TCP/IP is specified in documents called Requests for Comment (RFCs) which are published by the Internet Engineering Task Force (IETF). RFCs cover a wide range of standards and TCP/IP is just one of these. They are freely available on the IETF's website, which can be found at www.ietf.org/rfc.html. Each RFC has a number, IPv4 is documented by RFC 791, and other relevant RFCs will be mentioned as we progress.
Note that you won't learn how to set up your own network in this chapter because that's a big topic and unfortunately, somewhat beyond the scope of this book. But, it should enable you at least to have a meaningful conversation with your network support people!
So, let's get started with something you're likely to be familiar with, that is, IP addresses. They typically look something like this:
203.0.113.12
They are actually a single 32-bit number, though they are usually written just like the number shown in the preceding example; they are written in the form of four decimal numbers that are separated by dots. The numbers are sometimes called octets or bytes because each one represents 8-bits of the 32-bit number. As such, each octet can only take values from 0 to 255, so valid IP addresses range from 0.0.0.0 to 255.255.255.255. This way of writing IP addresses is called dot-decimal notation.
IP addresses perform two main functions. They are as follows:
They uniquely address each device that is connected to a network
They help the traffic to be routed between networks
You may have noticed that the network-connected devices that you use have IP addresses assigned to them. Each IP address that is assigned to a network device is unique and no two devices can share an IP address.

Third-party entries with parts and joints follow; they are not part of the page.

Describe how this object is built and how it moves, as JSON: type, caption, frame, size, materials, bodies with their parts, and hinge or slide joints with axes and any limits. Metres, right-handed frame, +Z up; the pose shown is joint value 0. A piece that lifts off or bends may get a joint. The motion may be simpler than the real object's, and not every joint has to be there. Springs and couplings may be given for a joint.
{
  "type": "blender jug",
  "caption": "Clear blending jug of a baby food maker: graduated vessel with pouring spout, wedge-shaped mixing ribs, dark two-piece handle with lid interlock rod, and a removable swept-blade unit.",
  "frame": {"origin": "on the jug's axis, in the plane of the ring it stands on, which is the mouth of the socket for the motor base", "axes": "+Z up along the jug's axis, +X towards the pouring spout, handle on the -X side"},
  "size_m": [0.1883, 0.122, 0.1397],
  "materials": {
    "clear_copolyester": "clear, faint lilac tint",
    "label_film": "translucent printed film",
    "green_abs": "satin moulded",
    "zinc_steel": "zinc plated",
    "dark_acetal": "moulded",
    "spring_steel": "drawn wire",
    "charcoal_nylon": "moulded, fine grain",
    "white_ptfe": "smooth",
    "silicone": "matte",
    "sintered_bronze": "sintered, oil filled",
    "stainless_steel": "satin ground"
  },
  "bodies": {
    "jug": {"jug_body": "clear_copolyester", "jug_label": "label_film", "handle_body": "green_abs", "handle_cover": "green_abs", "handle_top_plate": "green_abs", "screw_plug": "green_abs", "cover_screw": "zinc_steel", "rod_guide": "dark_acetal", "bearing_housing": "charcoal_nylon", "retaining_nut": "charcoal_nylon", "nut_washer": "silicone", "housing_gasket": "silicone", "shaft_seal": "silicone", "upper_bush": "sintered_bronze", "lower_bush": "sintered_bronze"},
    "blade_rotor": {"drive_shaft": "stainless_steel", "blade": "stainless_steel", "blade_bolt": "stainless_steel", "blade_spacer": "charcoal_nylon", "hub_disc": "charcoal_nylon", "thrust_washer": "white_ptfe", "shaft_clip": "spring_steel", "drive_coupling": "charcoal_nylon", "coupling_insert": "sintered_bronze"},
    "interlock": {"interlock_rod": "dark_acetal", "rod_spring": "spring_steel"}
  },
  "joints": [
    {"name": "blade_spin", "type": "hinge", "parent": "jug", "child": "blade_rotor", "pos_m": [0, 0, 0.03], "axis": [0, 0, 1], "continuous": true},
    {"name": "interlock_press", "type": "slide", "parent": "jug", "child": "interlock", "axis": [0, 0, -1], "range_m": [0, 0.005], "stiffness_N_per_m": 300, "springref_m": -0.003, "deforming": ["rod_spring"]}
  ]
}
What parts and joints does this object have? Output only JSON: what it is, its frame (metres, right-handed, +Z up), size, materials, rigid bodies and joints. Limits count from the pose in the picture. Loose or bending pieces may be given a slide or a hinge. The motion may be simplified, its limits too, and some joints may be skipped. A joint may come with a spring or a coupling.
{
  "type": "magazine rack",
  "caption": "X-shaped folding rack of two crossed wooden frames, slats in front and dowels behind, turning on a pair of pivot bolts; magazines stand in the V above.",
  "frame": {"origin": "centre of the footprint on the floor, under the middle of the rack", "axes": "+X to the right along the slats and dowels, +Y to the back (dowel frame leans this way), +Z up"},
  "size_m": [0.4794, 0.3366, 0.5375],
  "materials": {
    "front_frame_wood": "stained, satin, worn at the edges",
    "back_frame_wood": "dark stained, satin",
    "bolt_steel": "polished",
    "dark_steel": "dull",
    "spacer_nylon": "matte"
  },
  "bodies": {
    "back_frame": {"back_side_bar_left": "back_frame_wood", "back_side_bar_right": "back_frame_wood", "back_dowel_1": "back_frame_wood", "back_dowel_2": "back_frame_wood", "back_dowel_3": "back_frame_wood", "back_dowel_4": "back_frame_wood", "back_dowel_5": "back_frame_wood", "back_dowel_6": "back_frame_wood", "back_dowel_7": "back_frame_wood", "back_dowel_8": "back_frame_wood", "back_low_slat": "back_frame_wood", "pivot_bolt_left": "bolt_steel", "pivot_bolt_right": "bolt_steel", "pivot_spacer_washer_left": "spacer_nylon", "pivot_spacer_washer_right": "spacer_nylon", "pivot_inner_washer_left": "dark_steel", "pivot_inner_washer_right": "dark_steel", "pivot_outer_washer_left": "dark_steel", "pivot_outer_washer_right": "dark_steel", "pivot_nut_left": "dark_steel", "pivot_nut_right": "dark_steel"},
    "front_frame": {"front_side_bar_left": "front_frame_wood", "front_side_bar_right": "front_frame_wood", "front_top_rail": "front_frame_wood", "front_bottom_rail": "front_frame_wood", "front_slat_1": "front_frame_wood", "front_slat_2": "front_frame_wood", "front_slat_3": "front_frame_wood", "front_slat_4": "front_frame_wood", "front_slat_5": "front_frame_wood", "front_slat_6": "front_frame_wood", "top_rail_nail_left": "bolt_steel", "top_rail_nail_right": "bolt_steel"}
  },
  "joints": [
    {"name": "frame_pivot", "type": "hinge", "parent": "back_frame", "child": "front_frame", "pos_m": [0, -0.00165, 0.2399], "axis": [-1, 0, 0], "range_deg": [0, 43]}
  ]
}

You can find out what IP addresses have been assigned to your computer by running ip addr (or ipconfig /all on Windows) on a terminal. In Chapter 6, IP and DNS, we'll see how to do this when using Python.

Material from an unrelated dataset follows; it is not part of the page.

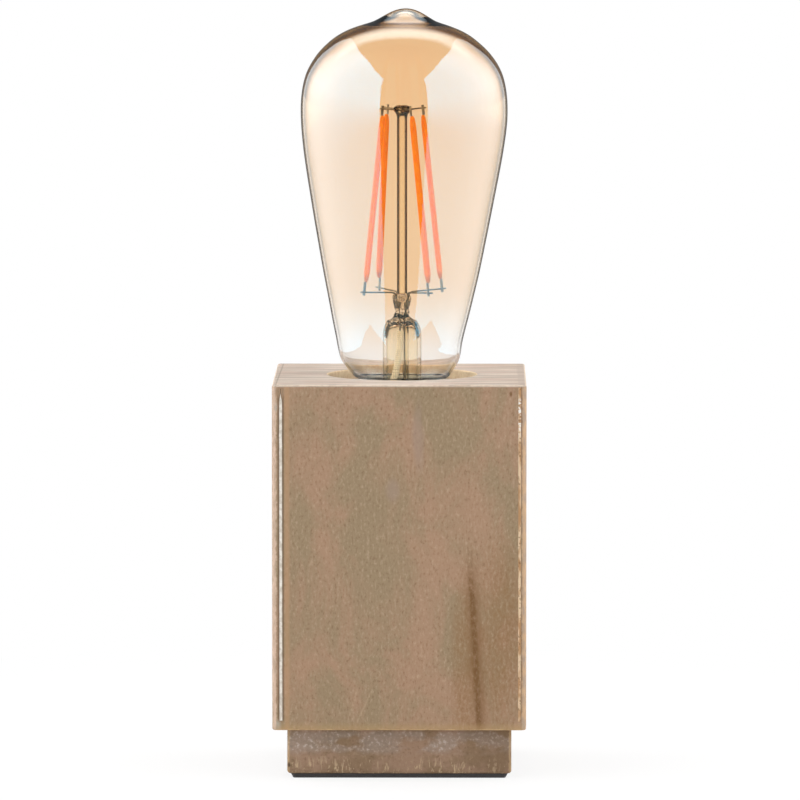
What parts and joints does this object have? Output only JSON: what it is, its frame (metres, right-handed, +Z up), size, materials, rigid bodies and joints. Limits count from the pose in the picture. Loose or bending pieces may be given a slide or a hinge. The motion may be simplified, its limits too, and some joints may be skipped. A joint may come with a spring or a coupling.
{
  "type": "bare bulb table lamp",
  "caption": "Bare filament bulb standing in a screw lampholder sunk in the top of a wooden block, which stands on a set-back plinth with a foam foot.",
  "frame": {"origin": "centre of the foot pad's underside, on the surface that the lamp stands on", "axes": "+Z up along the bulb's axis, -Y out of the front face with the pale strip beside its left edge, +X to the right"},
  "size_m": [0.078, 0.078, 0.2356],
  "materials": {
    "block_wood": "stained pale brown, fine upright grain, satin",
    "plinth_wood": "stained brown, matt",
    "foot_foam": "black foam, matt",
    "zinc_steel": "zinc plated",
    "pale_filler": "off-white filler, matt",
    "stained_filler": "stained filler with pale chips, matt",
    "black_plastic": "matt",
    "holder_black": "black thermoset, soft gloss",
    "white_ceramic": "steatite, matt",
    "contact_brass": "bright",
    "clear_grey_plastic": "grey, glossy",
    "lead_brown": "insulated lead",
    "lead_blue": "insulated lead",
    "solder": "tinned",
    "amber_glass": "amber tint that fades towards the neck",
    "clear_glass": "clear",
    "nickel_cap": "nickel plated",
    "black_vitrite": "black glass insulator, glossy",
    "cement": "matt",
    "filament_phosphor": "orange coated strip",
    "mount_wire": "bare wire",
    "cream_sleeve": "woven glass sleeve",
    "board_green": "solder mask",
    "capacitor_black": "sleeved can",
    "chip_black": "moulded"
  },
  "bodies": {
    "base": {"wood_block": "block_wood", "plinth": "plinth_wood", "foot_pad": "foot_foam", "plinth_screws": "zinc_steel", "edge_strip_left": "pale_filler", "edge_strip_right": "stained_filler", "cable_grommet": "black_plastic", "threaded_tube": "zinc_steel", "tube_washer": "zinc_steel", "tube_lock_washer": "zinc_steel", "tube_nut": "zinc_steel", "holder_dome": "holder_black", "dome_grub_screw": "zinc_steel", "holder_skirt": "holder_black", "holder_insert": "white_ceramic", "screw_shell": "contact_brass", "shell_rivets": "contact_brass", "centre_terminal": "contact_brass", "shell_terminal": "contact_brass", "terminal_screws": "zinc_steel", "connector_live": "clear_grey_plastic", "connector_neutral": "clear_grey_plastic", "lead_live": "lead_brown", "lead_neutral": "lead_blue"},
    "centre_tongue": {"centre_tongue": "contact_brass"},
    "bulb_tip": {"tip_contact": "solder"},
    "bulb": {"bulb_glass": "amber_glass", "cap_shell": "nickel_cap", "cap_insulator": "black_vitrite", "cap_cement": "cement", "filament_right_back": "filament_phosphor", "filament_left_back": "filament_phosphor", "filament_left_front": "filament_phosphor", "filament_right_front": "filament_phosphor", "filament_tabs": "mount_wire", "stem_tube": "clear_glass", "pillar_rod": "clear_glass", "wire_low_left": "mount_wire", "wire_low_right": "mount_wire", "wire_high_front": "mount_wire", "wire_high_back": "mount_wire", "exhaust_tube": "clear_glass", "stem_wire_left": "mount_wire", "wire_sleeve": "cream_sleeve", "stem_wire_right": "mount_wire", "driver_board": "board_green", "driver_capacitor": "capacitor_black", "driver_rectifier": "chip_black", "driver_chip": "chip_black", "driver_resistor": "chip_black", "tip_wire": "mount_wire", "rim_wire": "mount_wire"}
  },
  "joints": [
    {"name": "bulb_rise", "type": "slide", "parent": "base", "child": "bulb_tip", "axis": [0, 0, 1], "range_m": [0, 0.031]},
    {"name": "bulb_turn", "type": "hinge", "parent": "bulb_tip", "child": "bulb", "pos_m": [0.0006, 0, 0.1074], "axis": [0, 0, 1], "range_deg": [0, 3060]},
    {"name": "tongue_flex", "type": "hinge", "parent": "base", "child": "centre_tongue", "pos_m": [-0.0041, 0, 0.09155], "axis": [0, 1, 0], "range_deg": [0, 10], "stiffness_Nm_per_rad": 0.1}
  ],
  "couplings": [
    {"joint": "bulb_rise", "follows": "bulb_turn", "m_per_rad": 0.0005775}
  ]
}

If we run one of these commands, then we can see that the IP addresses are assigned to our device's network interfaces. On Linux, these will have names, such as eth0; on Windows these will have phrases, such as Ethernet adapter Local Area Connection.

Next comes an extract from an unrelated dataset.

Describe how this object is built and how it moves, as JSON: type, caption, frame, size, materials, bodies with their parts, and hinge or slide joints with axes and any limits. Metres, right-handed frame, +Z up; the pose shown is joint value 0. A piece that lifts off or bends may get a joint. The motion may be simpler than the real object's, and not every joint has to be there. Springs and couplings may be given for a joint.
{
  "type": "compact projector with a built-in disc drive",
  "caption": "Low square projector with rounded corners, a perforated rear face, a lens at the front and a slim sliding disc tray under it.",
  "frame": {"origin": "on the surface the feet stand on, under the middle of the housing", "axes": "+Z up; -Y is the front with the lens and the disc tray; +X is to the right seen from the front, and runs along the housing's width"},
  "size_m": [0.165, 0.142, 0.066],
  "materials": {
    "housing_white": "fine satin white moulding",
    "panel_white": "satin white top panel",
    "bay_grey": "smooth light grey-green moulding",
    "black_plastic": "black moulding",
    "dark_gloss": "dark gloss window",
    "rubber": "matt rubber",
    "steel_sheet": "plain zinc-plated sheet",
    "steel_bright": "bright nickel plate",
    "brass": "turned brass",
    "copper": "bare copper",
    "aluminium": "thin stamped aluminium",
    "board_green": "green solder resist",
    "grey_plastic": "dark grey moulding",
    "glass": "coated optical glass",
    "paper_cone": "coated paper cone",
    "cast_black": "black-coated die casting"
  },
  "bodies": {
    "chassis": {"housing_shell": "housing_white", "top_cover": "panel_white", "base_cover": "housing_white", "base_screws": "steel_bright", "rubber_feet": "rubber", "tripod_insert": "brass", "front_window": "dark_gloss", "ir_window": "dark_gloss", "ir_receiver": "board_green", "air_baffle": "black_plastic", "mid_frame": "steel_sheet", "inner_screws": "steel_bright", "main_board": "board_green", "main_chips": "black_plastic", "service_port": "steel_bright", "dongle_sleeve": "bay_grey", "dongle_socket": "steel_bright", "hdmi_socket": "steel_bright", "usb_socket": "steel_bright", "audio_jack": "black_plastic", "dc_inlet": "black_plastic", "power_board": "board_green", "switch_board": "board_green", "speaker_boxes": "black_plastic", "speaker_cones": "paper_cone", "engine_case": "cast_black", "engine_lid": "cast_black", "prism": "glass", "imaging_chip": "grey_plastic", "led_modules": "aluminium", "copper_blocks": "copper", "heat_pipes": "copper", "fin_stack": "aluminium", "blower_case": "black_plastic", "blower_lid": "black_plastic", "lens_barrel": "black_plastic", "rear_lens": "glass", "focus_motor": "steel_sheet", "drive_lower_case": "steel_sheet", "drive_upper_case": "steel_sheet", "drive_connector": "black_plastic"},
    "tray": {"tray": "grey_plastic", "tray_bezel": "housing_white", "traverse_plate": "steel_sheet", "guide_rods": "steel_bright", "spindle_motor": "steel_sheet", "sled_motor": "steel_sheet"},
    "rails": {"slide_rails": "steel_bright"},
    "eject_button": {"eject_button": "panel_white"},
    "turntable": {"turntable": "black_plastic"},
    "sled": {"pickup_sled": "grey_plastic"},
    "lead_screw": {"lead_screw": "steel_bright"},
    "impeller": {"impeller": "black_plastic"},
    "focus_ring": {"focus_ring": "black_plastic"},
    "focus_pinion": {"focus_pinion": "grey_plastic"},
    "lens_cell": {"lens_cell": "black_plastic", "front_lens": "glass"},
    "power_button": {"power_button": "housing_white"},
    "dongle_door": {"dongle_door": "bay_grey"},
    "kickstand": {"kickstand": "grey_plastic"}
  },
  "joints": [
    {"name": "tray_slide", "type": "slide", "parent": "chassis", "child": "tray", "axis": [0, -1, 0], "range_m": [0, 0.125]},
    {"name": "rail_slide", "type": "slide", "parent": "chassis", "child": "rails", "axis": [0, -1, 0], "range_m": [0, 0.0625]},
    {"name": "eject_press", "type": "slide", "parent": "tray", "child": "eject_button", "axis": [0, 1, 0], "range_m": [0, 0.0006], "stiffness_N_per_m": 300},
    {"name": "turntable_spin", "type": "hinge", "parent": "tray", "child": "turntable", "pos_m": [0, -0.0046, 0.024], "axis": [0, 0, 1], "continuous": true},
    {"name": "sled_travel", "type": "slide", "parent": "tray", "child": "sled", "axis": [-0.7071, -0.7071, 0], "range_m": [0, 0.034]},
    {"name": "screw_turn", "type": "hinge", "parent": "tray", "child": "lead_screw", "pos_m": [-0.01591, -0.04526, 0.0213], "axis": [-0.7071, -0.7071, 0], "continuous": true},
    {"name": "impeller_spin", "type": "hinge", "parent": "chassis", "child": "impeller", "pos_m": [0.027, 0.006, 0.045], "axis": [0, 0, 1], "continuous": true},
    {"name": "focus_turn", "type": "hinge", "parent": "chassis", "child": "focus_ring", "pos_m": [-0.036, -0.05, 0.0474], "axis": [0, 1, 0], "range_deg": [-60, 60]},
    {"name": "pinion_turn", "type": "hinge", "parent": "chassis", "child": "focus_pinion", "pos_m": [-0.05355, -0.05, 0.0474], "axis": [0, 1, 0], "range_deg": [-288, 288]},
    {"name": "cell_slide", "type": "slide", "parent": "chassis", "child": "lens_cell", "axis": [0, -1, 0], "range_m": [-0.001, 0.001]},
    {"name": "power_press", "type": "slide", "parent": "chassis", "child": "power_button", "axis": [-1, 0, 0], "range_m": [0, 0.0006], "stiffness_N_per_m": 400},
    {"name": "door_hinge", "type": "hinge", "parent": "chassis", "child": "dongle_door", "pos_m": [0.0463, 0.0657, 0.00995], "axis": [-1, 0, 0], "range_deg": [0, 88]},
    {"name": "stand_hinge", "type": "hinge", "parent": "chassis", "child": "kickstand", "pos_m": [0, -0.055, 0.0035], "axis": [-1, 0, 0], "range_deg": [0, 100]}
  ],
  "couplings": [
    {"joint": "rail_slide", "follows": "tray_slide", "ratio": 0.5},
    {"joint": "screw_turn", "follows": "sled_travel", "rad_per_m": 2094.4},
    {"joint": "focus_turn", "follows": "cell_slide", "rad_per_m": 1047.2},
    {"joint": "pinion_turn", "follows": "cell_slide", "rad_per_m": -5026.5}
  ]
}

You will get the following output when you run the ip addr command on Linux:
$ ip addr 1: lo: <LOOPBACK,UP,LOWER_UP> mtu 65536 qdisc noqueue state UNKNOWN link/loopback 00:00:00:00:00:00 brd 00:00:00:00:00:00 inet 127.0.0.1/8 scope host lo valid_lft forever preferred_lft forever 2: eth0: <BROADCAST,MULTICAST,UP,LOWER_UP> mtu 1500 qdisc pfifo_fast state UP qlen 1000 link/ether b8:27:eb:5d:7f:ae brd ff:ff:ff:ff:ff:ff inet 192.168.0.4/24 brd 192.168.0.255 scope global eth0 valid_lft forever preferred_lft forever
In the preceding example, the IP addresses for the interfaces appear after the word inet.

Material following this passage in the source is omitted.